While the plaintiff has not argued the issue of adequate protection, the court finds that the plaintiff is adequately protected. The court notes that Depositors Trust Company’s mortgages are secured not only by the debtor’s real estate, but by all the debtor’s property.
The plaintiff’s Complaint for Relief from Stay is denied. Enter order.
. Consolidated with Richard Davis’ Complaint for Relief from Stay is the debtor’s Complaint for Declaratory Relief. This opinion decides only the former.
. Depositors Trust Company’s security interests cover all of the debtor’s assets. See Debt- or’s Petition, Schedule A-2.
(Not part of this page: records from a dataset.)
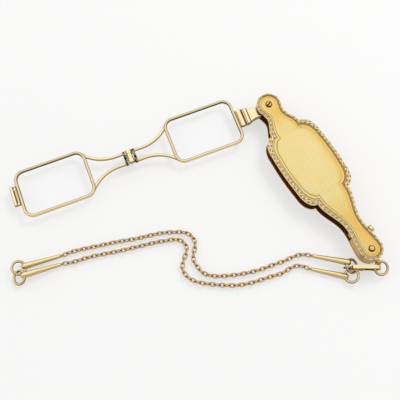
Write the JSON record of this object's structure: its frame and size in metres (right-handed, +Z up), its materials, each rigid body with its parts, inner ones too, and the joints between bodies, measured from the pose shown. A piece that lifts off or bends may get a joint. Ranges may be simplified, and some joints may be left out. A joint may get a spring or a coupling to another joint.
{
  "type": "folding lorgnette",
  "caption": "Folding lorgnette: a shaped flat case with a sprung catch, lenses that fold at the bridge and swing out of its side, a ring, a clip and a neck chain.",
  "frame": {"origin": "on the pivot screw's axis, at its flush lower end, in the plane that the case's back border rests on", "axes": "+Z up, out of the case's front and along the pivot; -Y along the case from the pivot to the ring; +X to the case's closed side, so the open pair of lenses points to -X"},
  "size_m": [0.1359, 0.1123, 0.0081],
  "materials": {
    "polished_gold": "polished, worn gold",
    "engraved_panel": "engine-turned basket pattern, soft shine",
    "chased_border": "chased leaves, darkened in the hollows",
    "case_wall": "plain, satin",
    "working_parts": "plain, satin",
    "chain_gold": "worn links, slightly darker",
    "lens_glass": "clear, polished"
  },
  "bodies": {
    "case": {"back_plate": "engraved_panel", "back_border": "chased_border", "front_plate": "engraved_panel", "front_border": "chased_border", "side_wall": "case_wall", "case_eye": "case_wall", "pivot_screw": "polished_gold", "pivot_bush": "working_parts", "pivot_washers": "working_parts", "bottom_rivet": "polished_gold", "catch_spring": "working_parts", "clip_body": "polished_gold", "clip_pin": "working_parts", "ring_a": "polished_gold", "ring_b": "polished_gold", "ring_c": "polished_gold", "ring_d": "polished_gold", "baton_upper_right": "polished_gold", "baton_upper_left": "polished_gold", "baton_lower_right": "polished_gold", "baton_lower_left": "polished_gold", "chain_upper": "chain_gold", "chain_lower": "chain_gold"},
    "near_pair": {"arm_shank": "polished_gold", "near_block": "polished_gold", "near_screws": "polished_gold", "near_rim": "polished_gold", "near_lens": "lens_glass", "near_bridge": "polished_gold", "hinge_pin": "polished_gold", "hinge_cap": "polished_gold"},
    "far_pair": {"far_bridge": "polished_gold", "far_rim": "polished_gold", "far_lens": "lens_glass", "far_block": "polished_gold", "far_screws": "polished_gold"},
    "catch": {"catch_lever": "working_parts", "catch_button": "polished_gold"},
    "gate": {"clip_gate": "polished_gold"},
    "swivel": {"clip_swivel": "polished_gold"},
    "ring": {"case_ring": "polished_gold"}
  },
  "joints": [
    {"name": "arm_swing", "type": "hinge", "parent": "case", "child": "near_pair", "pos_m": [0, 0, 0.00373], "axis": [0, 0, 1], "range_deg": [0, 80], "stiffness_Nm_per_rad": 0.0006, "springref_deg": -22.92},
    {"name": "bridge_fold", "type": "hinge", "parent": "near_pair", "child": "far_pair", "pos_m": [-0.05963, 0.01159, 0.00425], "axis": [0.1908, 0.9816, 0], "range_deg": [0, 180], "stiffness_Nm_per_rad": 0.0002, "springref_deg": -22.92},
    {"name": "catch_press", "type": "hinge", "parent": "case", "child": "catch", "pos_m": [0, -0.0713, 0.00373], "axis": [0, 0, 1], "range_deg": [0, 7], "stiffness_Nm_per_rad": 0.02, "springref_deg": -11.46, "deforming": ["catch_spring"]},
    {"name": "clip_gate_open", "type": "hinge", "parent": "case", "child": "gate", "pos_m": [-0.00601, -0.07561, 0.00173], "axis": [-0.5377, -0.8424, 0.0349], "range_deg": [0, 20], "stiffness_Nm_per_rad": 0.001, "springref_deg": -11.46},
    {"name": "clip_swivel_turn", "type": "hinge", "parent": "case", "child": "swivel", "pos_m": [-0.01119, -0.07225, 0.00324], "axis": [0.8431, -0.5375, 0.0151], "range_deg": [-8, 15]},
    {"name": "ring_swing", "type": "hinge", "parent": "case", "child": "ring", "pos_m": [0, -0.07685, 0.00373], "axis": [1, 0, 0], "range_deg": [-2, 8]}
  ]
}
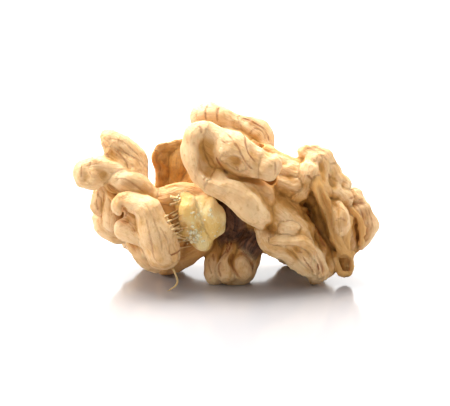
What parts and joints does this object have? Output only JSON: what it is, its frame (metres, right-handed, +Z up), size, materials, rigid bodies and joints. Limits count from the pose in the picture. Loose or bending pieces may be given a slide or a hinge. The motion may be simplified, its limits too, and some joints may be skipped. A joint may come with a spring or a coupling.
{
  "type": "shelled walnut kernel",
  "caption": "Shelled walnut kernel, one whole crinkled piece with two wings, a high crown and a broken pale middle, standing on its own folds.",
  "frame": {"origin": "on the floor it rests on, under the middle of the kernel's outer box", "axes": "+X to the right wing along the longest side, +Y to the rounded back, +Z up"},
  "size_m": [0.0381, 0.0194, 0.0221],
  "materials": {
    "kernel_skin": "dry papery tan skin with brown veins over pale cream flesh"
  },
  "bodies": {
    "root": {"walnut_kernel": "kernel_skin"}
  },
  "joints": []
}
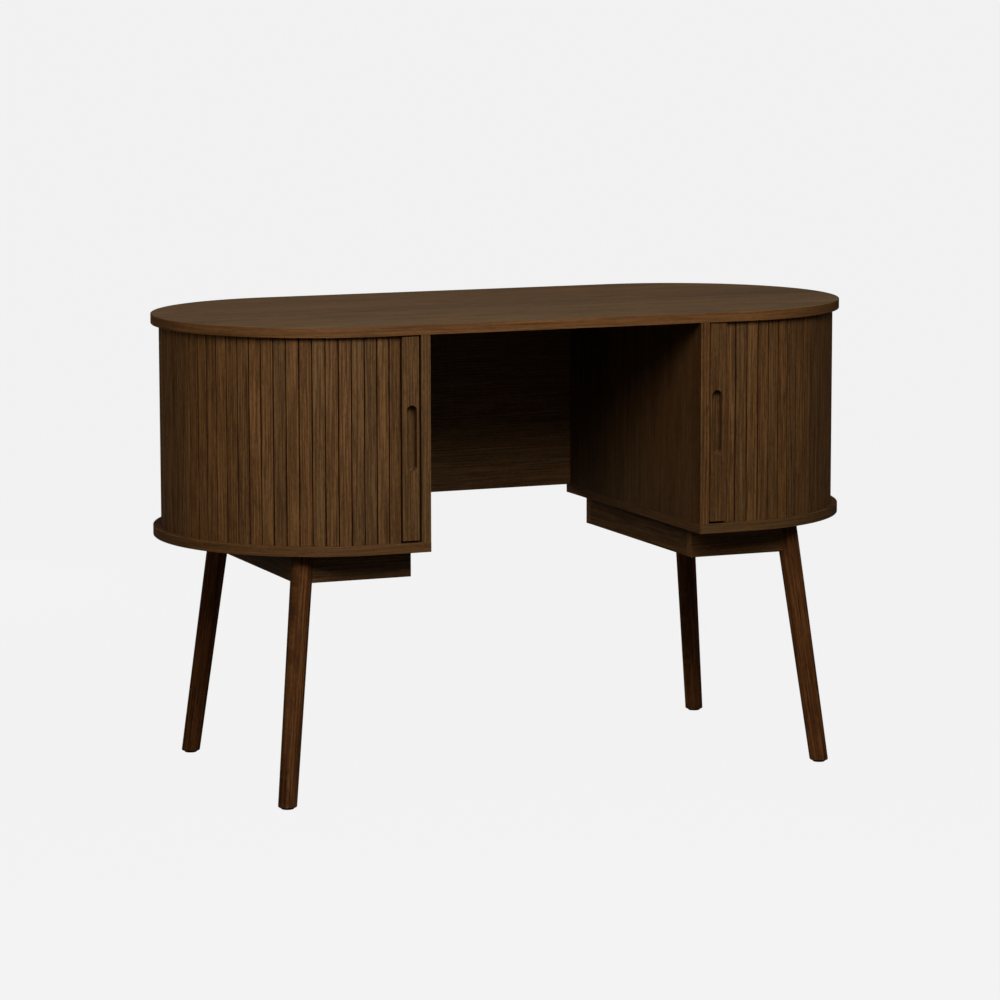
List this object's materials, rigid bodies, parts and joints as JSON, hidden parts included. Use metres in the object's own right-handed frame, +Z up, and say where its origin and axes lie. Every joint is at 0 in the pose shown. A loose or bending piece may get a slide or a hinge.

.Each note recites that it is secured by a real estate mortgage of even date, and further states it is given “for value received.” The court treats the consideration given by plaintiff underlying these notes as the antecedent debt owed by the debtor on account of which the mortgages were transferred.
. The plaintiff has the burden of proving lack of equity in the debtor’s property. 11 U.S.C. § 362(g)(1).
. The court here takes judicial notice of judicial actions previously undertaken in these proceedings. See In re Maplewood Poultry Co., 2 B.R. 545, 546 (Bkrtcy.D.Me. 1980). In particular, see this court’s Memorandum of Decision In re Crescent Beach Inn, Inc., 22 B.R. 155, 156 (Bkrtcy.D.Me. 1982).
. The court notes that any party-in-interest, including the plaintiff, is now free to file a proposed plan of reorganization. The court agrees with plaintiff that in this case “[g]ood, old fashioned competition between the Debtor and other interested parties for the filing of a plan .. . [will] clearly serve the fair and efficient administration of justice.” The fact that any party may now file a plan strengthens the court’s estimation that an effective plan of reorganization is reasonably probable.
.Evidence was introduced showing that the debtor owns other assets worth over $30,000. Any amount realized from these assets by Depositors Trust Company would reduce its interest in the real estate.